Post by Archer on Fri Jan 14, 2011 1:46 pm

The poem “Morning Song” consists of six three-line unrimed stanzas. It features a mother addressing her newborn infant.


First Stanza – “Love set you going like a fat gold watch”

In the first stanza, the mother describes the conception of the child by metaphorically comparing it to setting “a fat gold watch.” The image of the watch works well because an infant is somewhat fat, and somewhat gold, especially in terms of it value to the new parent.

Then the mother/speaker notes that the “midwife slapped your footsoles, and your bald cry / Took its place among the elements.” Again, the image created by the word “bald” is consistent to the physical head of a newborn. The speaker claims that the cry “took its place among the elements” sounds rather scientific while also being somewhat vague.


Second Stanza – “New statue”

When the speaker says that “Our voices echo, magnifying your arrival,” the reader can imagine grandparents, aunts, uncles, cousins, and friends making their comments about the baby. Some will point out how cute it is, how tiny those fingers and toes are, how sweet it smells. Then the speaker describes the baby as a “New state / In a drafty museum, / your nakedness / Shadows our safety.”

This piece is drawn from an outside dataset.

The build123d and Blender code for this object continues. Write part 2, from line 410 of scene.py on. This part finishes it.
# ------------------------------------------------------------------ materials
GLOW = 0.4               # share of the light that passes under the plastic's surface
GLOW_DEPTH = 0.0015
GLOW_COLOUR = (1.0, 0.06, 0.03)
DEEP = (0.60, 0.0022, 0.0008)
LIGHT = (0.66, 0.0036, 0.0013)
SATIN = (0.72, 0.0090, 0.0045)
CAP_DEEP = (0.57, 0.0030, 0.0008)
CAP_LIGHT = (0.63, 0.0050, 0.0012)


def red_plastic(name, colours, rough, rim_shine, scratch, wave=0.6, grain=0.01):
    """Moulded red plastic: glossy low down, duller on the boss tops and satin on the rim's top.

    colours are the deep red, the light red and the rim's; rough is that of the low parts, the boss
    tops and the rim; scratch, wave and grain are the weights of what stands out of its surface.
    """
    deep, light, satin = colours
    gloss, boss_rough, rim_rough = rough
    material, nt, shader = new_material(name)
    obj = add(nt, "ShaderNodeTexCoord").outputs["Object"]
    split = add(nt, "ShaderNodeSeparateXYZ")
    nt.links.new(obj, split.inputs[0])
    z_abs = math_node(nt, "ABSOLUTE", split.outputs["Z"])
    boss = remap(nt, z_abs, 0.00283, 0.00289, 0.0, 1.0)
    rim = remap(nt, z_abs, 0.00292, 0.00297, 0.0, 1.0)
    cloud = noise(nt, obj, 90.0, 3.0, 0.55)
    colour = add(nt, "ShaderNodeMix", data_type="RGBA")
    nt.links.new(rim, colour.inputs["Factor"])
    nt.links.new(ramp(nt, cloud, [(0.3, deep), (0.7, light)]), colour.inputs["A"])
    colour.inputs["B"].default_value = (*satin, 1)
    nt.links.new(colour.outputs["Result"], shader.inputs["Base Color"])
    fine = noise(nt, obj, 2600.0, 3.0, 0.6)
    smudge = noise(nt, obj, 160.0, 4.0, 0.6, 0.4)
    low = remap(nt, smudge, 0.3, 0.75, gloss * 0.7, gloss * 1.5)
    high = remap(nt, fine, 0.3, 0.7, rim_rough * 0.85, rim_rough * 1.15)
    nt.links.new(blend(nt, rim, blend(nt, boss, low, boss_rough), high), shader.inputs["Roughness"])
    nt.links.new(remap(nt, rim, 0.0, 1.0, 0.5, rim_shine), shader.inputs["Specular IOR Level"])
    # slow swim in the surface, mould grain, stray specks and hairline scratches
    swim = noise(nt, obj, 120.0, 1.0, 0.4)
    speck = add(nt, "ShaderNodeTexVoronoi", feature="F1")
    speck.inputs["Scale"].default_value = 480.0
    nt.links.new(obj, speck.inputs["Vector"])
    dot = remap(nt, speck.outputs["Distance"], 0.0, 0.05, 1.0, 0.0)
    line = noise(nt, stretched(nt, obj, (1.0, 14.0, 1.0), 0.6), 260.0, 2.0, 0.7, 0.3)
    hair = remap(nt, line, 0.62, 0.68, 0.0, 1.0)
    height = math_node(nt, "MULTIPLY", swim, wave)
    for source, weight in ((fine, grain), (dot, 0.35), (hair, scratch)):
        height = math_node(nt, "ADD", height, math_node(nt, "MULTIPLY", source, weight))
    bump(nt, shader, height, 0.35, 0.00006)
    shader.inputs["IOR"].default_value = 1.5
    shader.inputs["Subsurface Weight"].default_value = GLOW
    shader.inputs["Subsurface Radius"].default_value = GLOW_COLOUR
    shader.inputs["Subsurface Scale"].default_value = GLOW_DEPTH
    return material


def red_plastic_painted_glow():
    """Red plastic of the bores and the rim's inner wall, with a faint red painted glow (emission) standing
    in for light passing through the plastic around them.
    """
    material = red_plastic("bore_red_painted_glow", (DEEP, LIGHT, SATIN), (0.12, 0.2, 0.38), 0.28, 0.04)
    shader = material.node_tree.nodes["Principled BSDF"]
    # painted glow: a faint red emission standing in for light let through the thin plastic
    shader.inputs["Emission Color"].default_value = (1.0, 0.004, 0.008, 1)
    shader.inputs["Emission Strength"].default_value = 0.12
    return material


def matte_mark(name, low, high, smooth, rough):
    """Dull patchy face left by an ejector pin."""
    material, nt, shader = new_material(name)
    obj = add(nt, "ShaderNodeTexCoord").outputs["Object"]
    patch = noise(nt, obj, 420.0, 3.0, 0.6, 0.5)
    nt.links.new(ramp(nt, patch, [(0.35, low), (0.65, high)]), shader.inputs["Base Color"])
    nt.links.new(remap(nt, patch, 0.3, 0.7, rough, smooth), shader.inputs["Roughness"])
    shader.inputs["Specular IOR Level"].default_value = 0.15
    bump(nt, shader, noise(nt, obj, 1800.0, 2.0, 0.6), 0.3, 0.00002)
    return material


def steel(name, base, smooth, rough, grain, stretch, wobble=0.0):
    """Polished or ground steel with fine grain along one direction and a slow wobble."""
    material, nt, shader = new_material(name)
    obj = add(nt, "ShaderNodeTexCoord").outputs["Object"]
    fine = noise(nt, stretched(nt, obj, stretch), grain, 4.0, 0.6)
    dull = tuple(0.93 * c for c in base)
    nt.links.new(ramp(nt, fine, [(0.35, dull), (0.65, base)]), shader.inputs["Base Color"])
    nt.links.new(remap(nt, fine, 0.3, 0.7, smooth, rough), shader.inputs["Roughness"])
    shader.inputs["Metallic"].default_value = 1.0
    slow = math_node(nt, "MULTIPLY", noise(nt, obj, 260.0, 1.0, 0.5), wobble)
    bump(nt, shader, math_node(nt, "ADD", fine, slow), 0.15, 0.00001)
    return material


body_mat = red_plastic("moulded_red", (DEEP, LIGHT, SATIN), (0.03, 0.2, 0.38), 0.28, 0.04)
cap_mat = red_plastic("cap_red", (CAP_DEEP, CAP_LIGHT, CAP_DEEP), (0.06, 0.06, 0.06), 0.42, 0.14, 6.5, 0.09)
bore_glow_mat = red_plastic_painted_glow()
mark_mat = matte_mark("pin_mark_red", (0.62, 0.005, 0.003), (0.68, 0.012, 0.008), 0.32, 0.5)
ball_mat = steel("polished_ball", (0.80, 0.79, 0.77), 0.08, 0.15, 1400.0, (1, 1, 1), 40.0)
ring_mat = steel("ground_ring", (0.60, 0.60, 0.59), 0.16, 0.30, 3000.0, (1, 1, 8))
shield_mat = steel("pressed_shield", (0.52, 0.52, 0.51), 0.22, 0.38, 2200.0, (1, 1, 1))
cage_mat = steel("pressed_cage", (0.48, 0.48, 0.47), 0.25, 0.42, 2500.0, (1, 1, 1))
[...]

This soft, cuddly, sweet-smelling tiny human being to this mother seems like a stature in a drafty museum. The harshness of that image reveals the mother’s uncertainty about the cuteness and cuddly nature of this strange new being in her life. Her safe life is now under a shadow projected by the “nakedness” of this new bald creature.

Third Stanza – “I'm no more your mother”

In the third stanza, the speaker makes one direct statement that cuts the bonds of mother and child irrevocably: clouds send down rain that form pools of water and those pools in turn reflect the clouds while at the same time the wind is driving the clouds away. This speaker claims that her motherly relationship with this new being is no more than that of the cloud and the mirror-pool.


Fourth Stanza – “A far sea moves in my ear”

Despite all the harsh thoughts and cryptic comparisons of the child to statues and pools, in the fourth stanza, the speaker reveals that she is kept awake all night listening to the breathing of the infant. As the “flat pink roses” entertain the flickering “moth-breath,” the mother hears the sounds of the baby’s breathing. And as she listens, she also becomes aware of the sound of silence, which she calls “a far sea.”


Fifth and Sixth Stanzas – “One cry, and I stumble from bed”

The final two stanzas, which are linked in mid-sentence, dramatize the mother’s actions as soon as she hears the baby cry. She immediately gets out of bed to go attend to the baby. Her body is still heavy from giving birth; she is “cow-heavy and floral / In my Victorian nightgown.”

As she prepares to nurse the baby, she notes that its mouth is “clean as a cat's.” It is almost daylight; the speaker notices that “The window square / / Whitens and swallows its dull stars.” This sentence links the last two stanzas, designating a time lapse between the dark and light of dawn. Then the speaker invokes the reason for the poem’s title: “And now you try / Your handful of notes; / The clear vowels rise like balloons.” The mother sits nursing the baby watching night turn to day; then she listens as the baby beings to vocalize. The final image of balloons rising leaves the reader with splash of color and a “handful of notes” from the throat of the newborn infant.


The Statue Metaphor

It is telling that Plath, in her poem titled “Daddy,” metaphorically likened Daddy to a statue: “Ghastly statue with one gray toe.” While the speaker in “Morning Song” shows at least a modicum of affection of mother for child, the speaker of “Daddy” demonstrates strong animosity for her subject. The bond of a mother’s love is not sentimentalized in “Morning Song,” and the speaker is not shy about elucidating the natural fears and anxieties of new parenthood.